Wiesenthal also rejects the concept of collective guilt and takes that one step further: If some people in those dark times (and in all times under various other strongmen besides Hitler) caved to authority, then we are all humanly susceptible to committing egregious offenses in our collaboration, however active or passive, with mass criminality. Murderers can only be contained, he says. They will always be a part of us.
He tries to interpret the appeal of Hitlerism and acknowledges his magnetism and charisma for a post-World War I defeated, hungry, jobless people. The breeding ground for a politics of scapegoating was cultivated long before the gas chambers were built. Wiesenthal also appealed, not very successfully in his own time, for Jews to remember that alongside their six million were another five million also murdered in the camps for religious, eugenic, and political reasons.
As someone who lost 89 members of his family during the Holocaust (although quite miraculously his wife from whom he had had no word since the 1943 Warsaw Ghetto Uprising did manage to survive and reunite with him), Wiesenthal is driven by the imperative to remember and honor. His consuming fear is that future generations will not care to continue his work as a warning to all future murderers. “Forgiveness comes from God—in this world I believe in justice.”
On a visit to Israel at the time of the Adolf Eichmann trial in the early 1960s, he feels somewhat offended that as the trial is proceeding people on the street—many of whom were survivors or children of survivors themselves—are going about their daily lives, playing, shopping, laughing. What does it mean for “life to go on?” With some pride he refers to the verdict for Eichmann as “the only civil execution ever carried out in Israel.”
Dugan returned to the stage after the closing (imaginary) curtain to take some questions from the audience. Someone asked if at any time, in the research the playwright did on the subject, did he find that Wiesenthal expressed objection to Israel’s expulsion of so many of the Arab population in the borders of the new country, or killings or other actions against its Arab citizens.
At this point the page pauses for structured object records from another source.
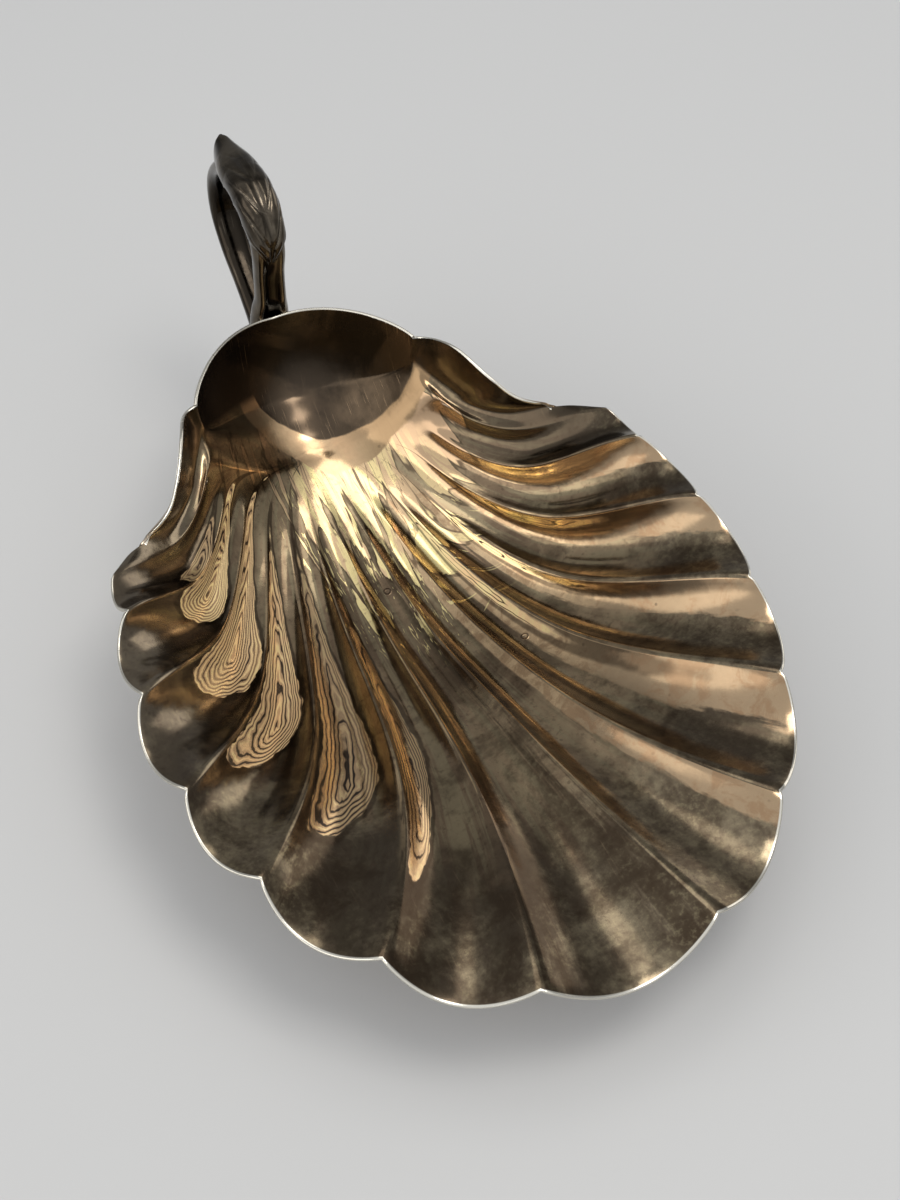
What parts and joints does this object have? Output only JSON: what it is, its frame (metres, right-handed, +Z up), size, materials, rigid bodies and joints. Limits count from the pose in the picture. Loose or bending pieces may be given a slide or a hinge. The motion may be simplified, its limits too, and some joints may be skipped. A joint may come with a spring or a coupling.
{
  "type": "shell dish",
  "caption": "Scallop shell serving dish in tarnished silver plate, with a fluted bowl, a smooth hood, a leaf-capped loop handle and ball feet.",
  "frame": {"origin": "on the surface the dish stands on, under the centre of its overall length and width", "axes": "+X across the dish, +Y from the lip toward the handle, +Z up"},
  "size_m": [0.2224, 0.3408, 0.1312],
  "materials": {
    "bowl_plate": "tarnished silver plate over yellow metal, polished",
    "handle_plate": "cast, silver plated and tarnished dark",
    "foot_plate": "cast, silver plated, worn where it stands"
  },
  "bodies": {
    "root": {"shell_bowl": "bowl_plate", "handle_loop": "handle_plate", "handle_leaf": "handle_plate", "foot_rear": "foot_plate", "foot_left": "foot_plate", "foot_right": "foot_plate"}
  },
  "joints": []
}
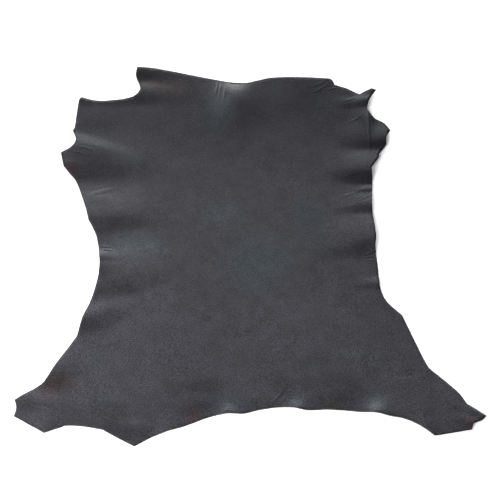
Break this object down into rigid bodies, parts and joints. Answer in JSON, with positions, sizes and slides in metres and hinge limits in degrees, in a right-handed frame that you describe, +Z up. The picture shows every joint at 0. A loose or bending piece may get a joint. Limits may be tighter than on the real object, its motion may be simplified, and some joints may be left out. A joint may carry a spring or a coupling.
{
  "type": "leather hide",
  "caption": "Whole tanned and dyed skin of a small animal, lying grain side up, with leg flaps, a wide neck and rump and soft folds running in from the cut edge.",
  "frame": {"origin": "centre of the skin's outline box, on the surface that it lies on", "axes": "+X across the skin towards its right flank as the picture shows it, +Y along the backbone from the rump to the neck, +Z up out of the grain side"},
  "size_m": [0.884, 0.9141, 0.0121],
  "materials": {
    "leather": "dyed charcoal black, fine pebble grain, soft satin sheen, with a suede flesh side and bare cut edges"
  },
  "bodies": {
    "root": {"hide": "leather"}
  },
  "joints": []
}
Dugan replied that Wiesenthal had some criticisms, as he also had disputes with political figures and with other Holocaust survivors and writers, such as Elie Wiesel, and even with those who run the Simon Wiesenthal Center in L.A. that bears his name, but that for the purposes of the play it was not possible to go into all of that.
Wiesenthal should absolutely be on every high school student’s curriculum. Yet in light of what Dugan has chosen not to include in the play, what we get is a warm, delightful feel-good visit with a sweet, somewhat forgetful, doddering elder who dotes on his grandchildren and tells cute jokes amidst his important tragic stories. Dugan acts the part superbly, mastering the gait and the delivery of an old Central European Jew. It’s hardly as though there aren’t plenty of dark sides to this story. Yet as a play this biodrama travels a sentimental, middle-brow path that makes the character of Simon Wiesenthal less than fully rounded.
Obviously for the kind of audience Wiesenthal seeks, I would not expect blistering criticism of the destruction of Arab villages during the Nakba of 1948: That would defeat the purpose and spirit of the play and threaten to derail it off its designated track. Yet it might have been interesting to explore, for instance, what his differences were with Elie Wiesel, another renowned Holocaust survivor who likewise became a heroic rememberer. It almost felt like this Wiesenthal was an edited-for-school-assembly version of what might have been an even more challenging dramatic work.
Critical praises have come in strongly for Wiesenthal in the years since it debuted: It won the Los Angeles Drama Critics Circle Award, three Ovation Award nominations, and others for New York’s Drama Desk Award and the New York Outer Critics Circle Award.
A 2014 interview with Tom Dugan about Wiesenthal can be viewed here.
Wiesenthal is back for a limited run of only ten performances (eight remaining), all at 7:00 pm through June 13: Tuesdays on May 29, June 5 and 12;. Wednesdays on May 30, June 6 and 13; and Mondays on June 4 and 11. Theatre 40 is located in the Reuben Cordova Theatre, 241 S. Moreno Dr., Beverly Hills 90212. There is ample free parking beneath the venue. The theatre is on the campus of Beverly Hills High School.
Despite my modest cavil about the lovability factor, highly recommended! Especially if you are not so familiar with Wiesenthal, and more especially for younger audiences.